Iranian President Masoud Pezeshkian and the Foreign Ministry have rejected numerous European calls for restraint over its retaliation against Israel.

“A punitive response to an aggressor is a right of nations and a solution for stopping crimes and aggression,” Mr Pezeshkian told British Prime Minister Keir Starmer.

Secretary General of Hezbollah, Hassan Nasrallah, has vowed that he would avenge Mr Shukr’s death “whatever the consequences”

Yet, diplomacy still has a role to play, the source said. “Recalibrating Iran’s response downwards is possible, and it’s not ruled out that it may have already been done.”

Lebanese officials previously told The National that mediators had indirectly offered incentives to resolve Lebanon's political and financial crisis in exchange for a limited response from Hezbollah.

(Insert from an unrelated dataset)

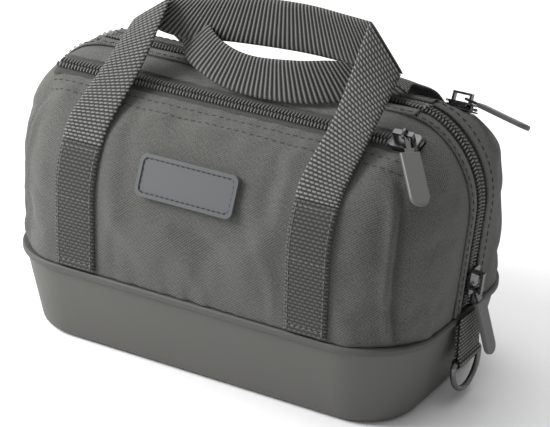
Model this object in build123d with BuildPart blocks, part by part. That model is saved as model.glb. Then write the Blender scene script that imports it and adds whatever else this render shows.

“They are unlikely to be effective. Hezbollah does not trade economic positions for political ones,” the diplomat said. Rather than economic promises, the prospect of a looming regional war, which Hezbollah and Iran have repeatedly said they do not want and the promise of a ceasefire in Gaza seem to be more compelling arguments for Iran and its proxies.

Political sources confirmed that Hezbollah has refused any “incentives”.

Mr Hochstein's trip comes as mediators from the US, Egypt and Qatar have called on Israel and Hamas to meet on August 15 to resume ceasefire talks and reach a hostage release deal.

Iranian officials said only a ceasefire deal in Gaza would “delay” the retaliation against Israel.

Ceasefire talks have repeatedly failed except for a one-week truce at the end of November. A source involved in the negotiations told The National on Wednesday there is “little hope for a breakthrough to emerge from this week's talks, with Israel's continuing insistence on prosecuting the war until Hamas's demise, which is undermining the efforts of mediators”.

“The more time goes by … the more the odds and the chances go up for accidents, for mistakes, for inadvertent targets to be hit that could easily cause escalation that gets out of control,” Mr Hochstein warned in Beirut.